Our Doctors operate at the NSW Eye Centre within Sydney Private Hospital.

Dr. David Wechsler also operates at Macquarie University Hospital.

Dr. Peter Kim also operates at Epping eye surgery and Liverpool Eye Surgery.

For most consultations it is advisable that you do not drive to your appointment. This is because the vision can be blurred following the installation of eye drops.

Burwood station is a ten minute easy walk from our clinic.

There is a car park behind our clinic building. Entry is from Webbs lane (see map). Parking is free of charge but subject to availability. During busy times the carpark gets very full. Please note that parking is at your own risk. There is also on street parking nearby in the surrounding streets. Please note these are mainly two hour zones, and often more than two hours will be required for your appointment.

When payment is made at the time of consultation we can send your claim through to Medicare for you. Please note that to claim the Medicare rebate you must have a valid referral.

Unfortunately Private health insurance does not cover any of the cost for attending medical doctors in their practices. This also extends to any procedures that are performed in office such as lasers and other minor procedures. There is a Medicare rebate for consultations and for most procedures and tests performed in office, which you can claim back from Medicare after payment of our fee. The staff will explain the costs involved for your consultations and treatment.

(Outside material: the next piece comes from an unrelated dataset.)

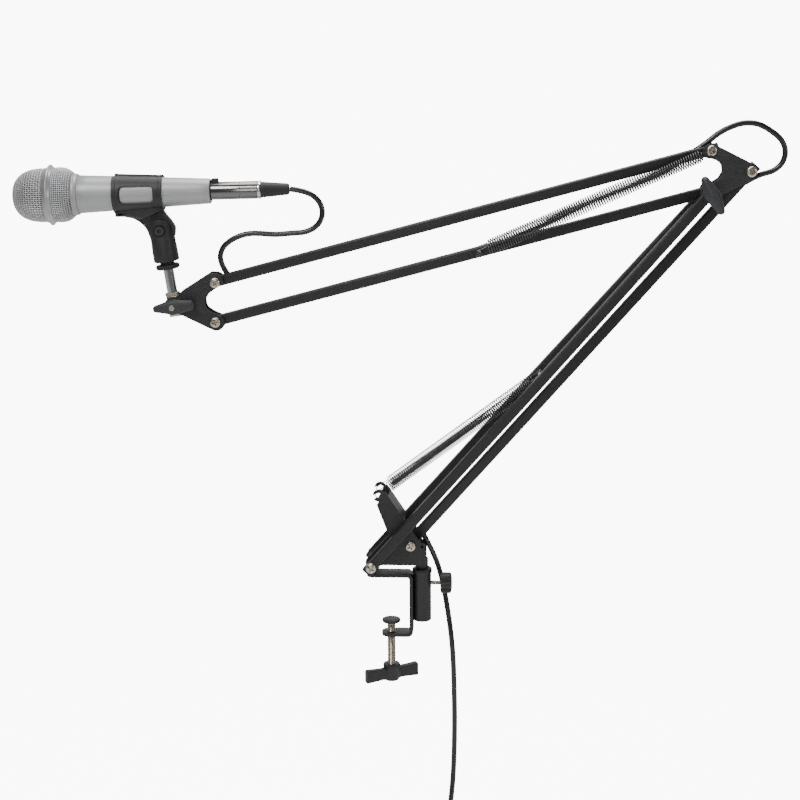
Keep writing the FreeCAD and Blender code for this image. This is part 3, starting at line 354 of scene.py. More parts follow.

Private health insurance can cover part of the cost for surgical procedures performed in hospitals, depending on your level of cover.

It is a Medicare requirement that to claim the Medicare rebate you require a referral made out to the specialist from either your GP or Optometrist. The referral will be valid for a 12 month period. Other specialists can also provide a referral – but please note these referrals only last 3 months. While you can still be seen without a referral you will not be able to claim the Medicare rebate towards the cost of the consultation. Also it is good medical practice for written communication to occur between the various members of the health care team.

Your treating Ophthalmologist may have requested an opinion with one of our specialists due to the nature of your condition, as some of our doctors have particular sub-specialty expertise.

While both are eyecare health professionals Ophthamologists are medically trained eye specialists who provide medical, laser and surgical treatments for eye disease. Optometrists generally focus on optical treatments, such as glasses and contact lenses, but there is some overlap in the work that Ophthalmologists and Optometrists do. We also often work collaboratively in the care of our patients.

As part of the work up for eye disease we often measure the strength of glasses that are required to correct your vision. This enables us to work out whether glasses or contacts might be an appropriate treatment for you, and also gives us important information to help inform decision-making about potential surgical interventions.

However being fitted with a pair of glasses is more than just obtaining a ‘refraction’, and we recommend that you see an Optometrist as they specialise in providing glasses for people on a regular basis, and have insight into the whole process from refraction to dispensing.

In NSW all people over the age of 75 require a ‘fitness to drive’ medical assessment annually. The form usually arrives in the month before your birthday. People under the age of 75 with certain medical conditions (including eye conditions) may also require these done on a regular basis. It is important that you let us know ahead of time if you have one of these forms to be filled out, as extra testing may be required.